また、どこまでの情報を共有するかについても、親御さんの意向を尊重しながら話し合う必要があります。プライベートな情報に関わる部分も多いため、お互いの信頼関係のもと、慎重に進めることが大切です。
デジタル遺品整理の注意点
- 安易な情報共有は避ける: ログイン情報などを複数の人に安易に教えるのは危険です。信頼できるごく限られた家族とのみ共有するようにしましょう。
- サービスの利用規約を確認する: サービスによっては、死後に関する規定(アカウントの削除や引き継ぎなど)が定められています。事前に確認しておくと良いでしょう。
- 専門家の利用も検討する: デジタル遺品整理は自分たちだけでは難しいと感じる場合、専門の業者に依頼することも可能です。費用はかかりますが、安全かつ確実に手続きを進めてもらうことができます。
まとめ
終活におけるデジタル遺品整理は、これからの時代においてますます重要になる項目です。すぐに全てを完璧に整理しようと意気込む必要はありません。まずは、どのようなデジタル情報があるのかを把握し、リストアップすることから始めてみましょう。

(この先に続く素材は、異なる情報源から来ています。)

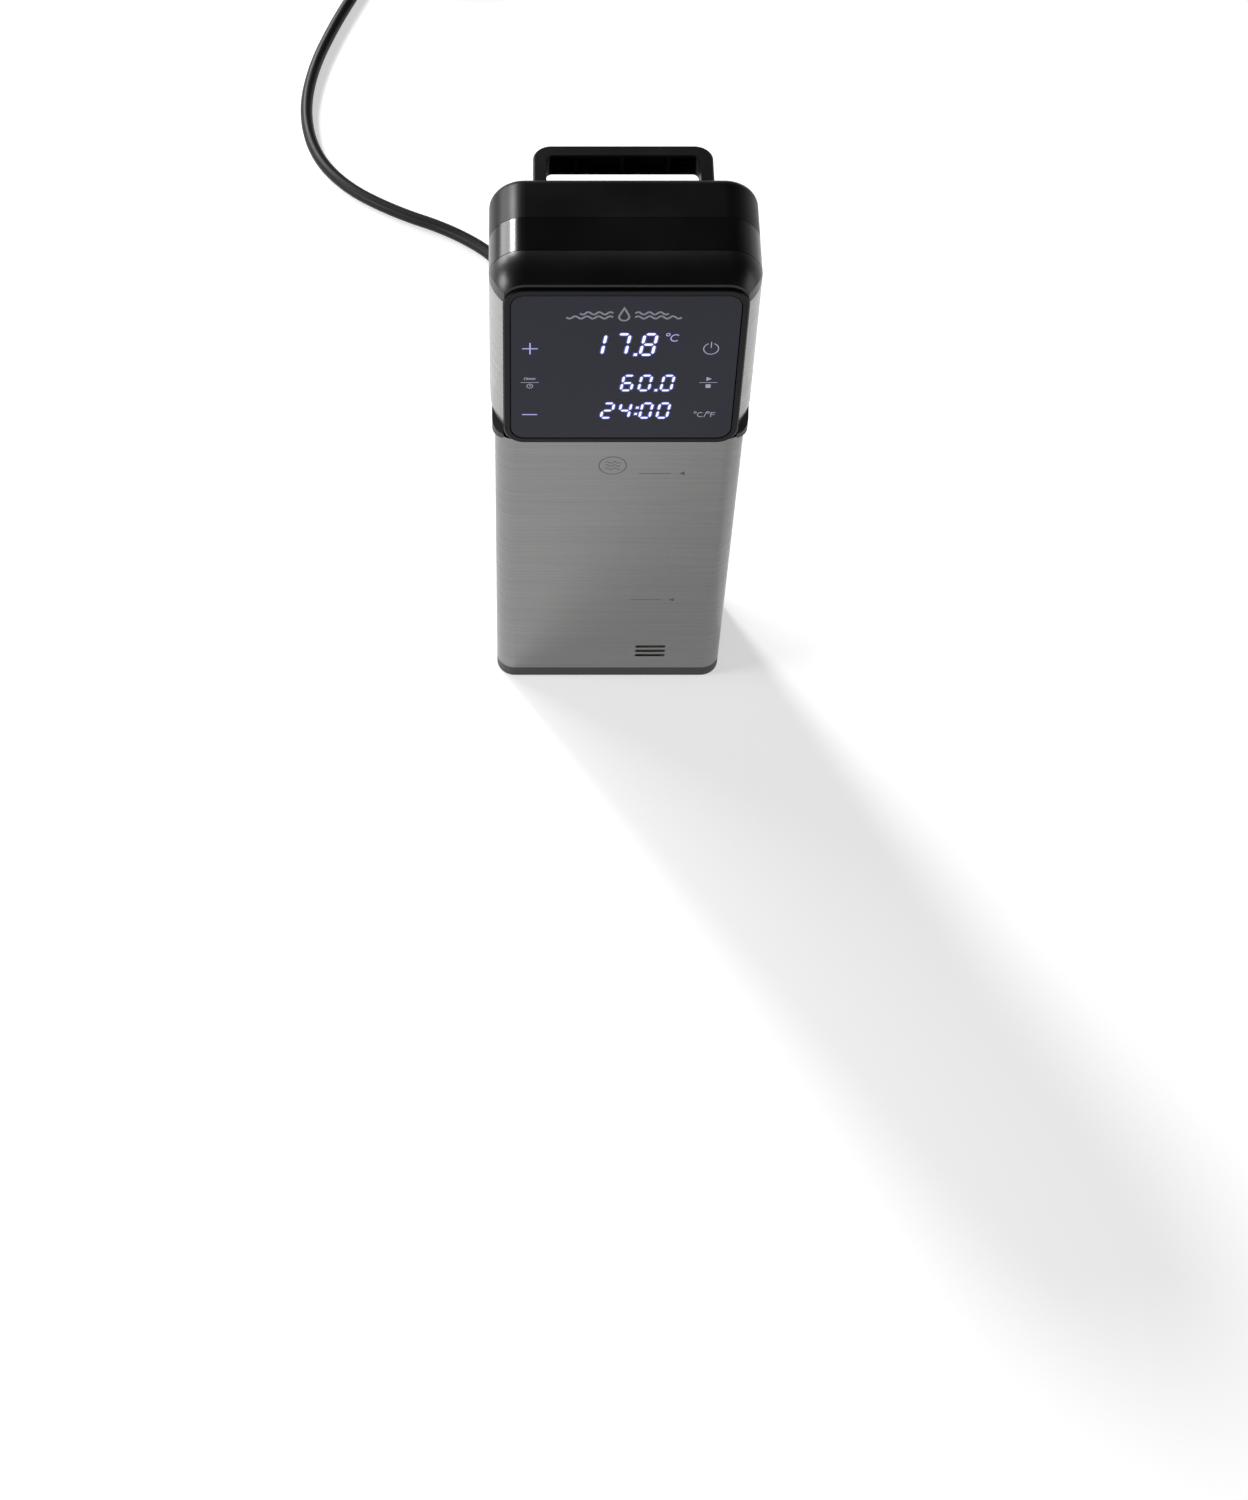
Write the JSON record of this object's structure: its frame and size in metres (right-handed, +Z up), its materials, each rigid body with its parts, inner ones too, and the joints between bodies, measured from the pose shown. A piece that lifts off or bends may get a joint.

そして、その存在と、まとめた情報がどこにあるのかを、信頼できるご家族に伝えておくことが、ご自身の安心、そして残されるご家族の負担軽減に繋がります。
もし、デジタル遺品について不安な点や、どのように進めて良いか迷うことがあれば、専門家や公的な相談窓口に相談することも考えてみてください。終活は、ご自身のためでもあり、大切なご家族のためでもあります。できることから、一歩ずつ進めていきましょう。